By Lonn Taylor and David B. Warren; foreword by Don Carleton
With over 150 additional pieces of furniture that were not included in Volume One, color photographs, and a new introduction, Texas Furniture, Volume Two completes the definitive guide to the state’s rich heritage of locally made nineteenth-century furniture and the craftsmen who produced it.
Series: Focus on American History Series
Publisher: University of Texas Press
Book Details: 352 pages, 8.5 x 11 inches, 224 photographs
ISBN: 978-0-292-73942-0
Publication Status: In Print
The art of furniture making flourished in Texas during the mid-nineteenth century. To document this rich heritage of locally made furniture, Miss Ima Hogg, the well-known philanthropist and collector of American decorative arts, enlisted Lonn Taylor and David B. Warren to research early Texas furniture and its makers. After more than a decade of investigation, they published Texas Furniture in 1975, and it quickly became the authoritative reference on this subject. An updated edition, Texas Furniture, Volume One, was issued in the spring of 2012.
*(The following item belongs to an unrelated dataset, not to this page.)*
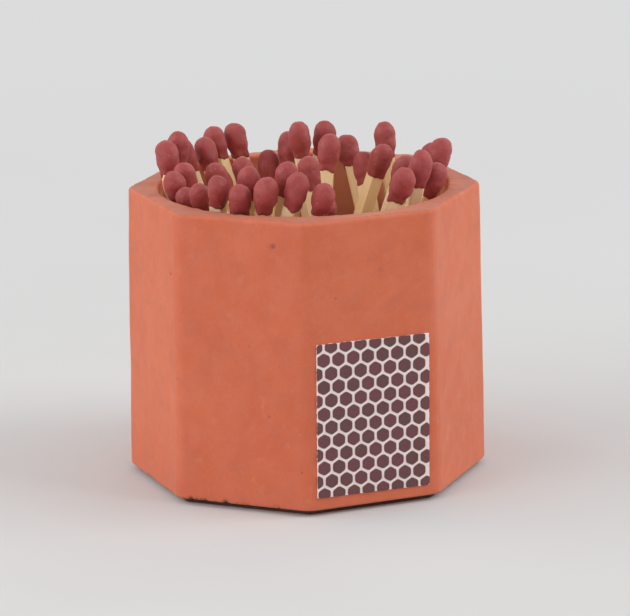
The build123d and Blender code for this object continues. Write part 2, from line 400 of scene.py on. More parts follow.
def pad_material():
    """Dark rubber, tinted reddish brown with painted light reflected from the pot."""
    nodes, place = material_nodes("pad_rubber")
    color = clouded(nodes, place, PAD_RUBBER_AND_BOUNCE_COLOR, PAD_BOUNCE_CLOUDS)
    normal = nodes.bump(nodes.noise(place, 3500, 4, 0.7, 3.1), distance=0.00008, strength=0.7)
    return nodes.surface({"Base Color": color, "Roughness": 0.85, "Normal": normal})


# Pot

def outline_reach(angles, across):
    """From the axis out to an octagon with rounded corners, in each direction."""
    inner = across - CORNER_ROUND
    turn = np.radians((angles + HALF_FACET) % (2 * HALF_FACET) - HALF_FACET)
    half = math.radians(HALF_FACET)
    flat = across / np.cos(turn)
    on_flat = across * np.abs(np.tan(turn)) <= inner * math.tan(half)
    centre = inner / math.cos(half)
    left = half - np.abs(turn)
    corner = centre * np.cos(left) + np.sqrt(
        np.maximum(CORNER_ROUND ** 2 - (centre * np.sin(left)) ** 2, 0.0))
    return np.where(on_flat, flat, corner)


def wall_across(level):
    """From the axis out to the wall's flats at a level."""
    share = (level - POT_BOTTOM) / POT_HEIGHT
    return (BASE_ACROSS_FLATS * (1 - share) + TOP_ACROSS_FLATS * share) / 2


# Dents and chips seen on the pot: where (x, y, z), how wide and how deep, and how dark their painted shade is
DENTS = (
    ((-13.64, -20.94, 39.94), 0.45, 0.16, 0.55),
    ((-24.53, -7.80, 34.24), 0.22, 0.16, 0.85),
    ((-17.9, -17.2, 26.6), 0.25, 0.07, 0.25),
    ((-16.6, -18.4, 24.8), 0.22, 0.06, 0.25),
    ((-19.8, -15.4, 25.7), 0.20, 0.05, 0.20),
    ((-11.4, -23.3, 20.9), 0.22, 0.05, 0.20),
    ((-14.6, -20.6, 14.6), 0.30, 0.06, 0.25),
    ((-21.4, -13.4, 7.9), 0.26, 0.06, 0.25),
    ((1.47, -24.51, 35.67), 0.35, 0.06, 0.20),
)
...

Texas Furniture, Volume Two presents over 150 additional pieces of furniture that were not included in Volume One, each superbly photographed in color and accompanied by detailed descriptions of the piece’s maker, date, materials, measurements, history, and owner, as well as an analysis by the authors. Taylor and Warren have also written a new introduction for this volume, in which they amplify the story of early Texas furniture. In particular, they compare and contrast the two important traditions of cabinetmaking in Texas, Anglo-American and German, and identify previously unknown artisans. The authors also discuss nineteenth-century Texans’ desire for refinement and gentility in furniture, non-commercial furniture making, and marquetry work. And they pay tribute to the twentieth-century collectors who first recognized the value of locally made Texas furniture and worked to preserve it. A checklist of Texas cabinetmakers, which contains biographical information on approximately nine hundred men who made furniture in Texas, completes the volume.
Lonn Taylor is an authority on the architecture, furniture, and decorative arts of the American Southwest. He had a twenty-year career at the Smithsonian Institution’s National Museum of American History in Washington, D.C., and also served as Director of the University of Texas at Austin’s Winedale Historical Center.
David B. Warren is an expert on American decorative arts and Founding Director Emeritus of Bayou Bend Collection and Gardens, the former home of Miss Ima Hogg and now a museum of American decorative arts and paintings owned by the Museum of Fine Arts, Houston.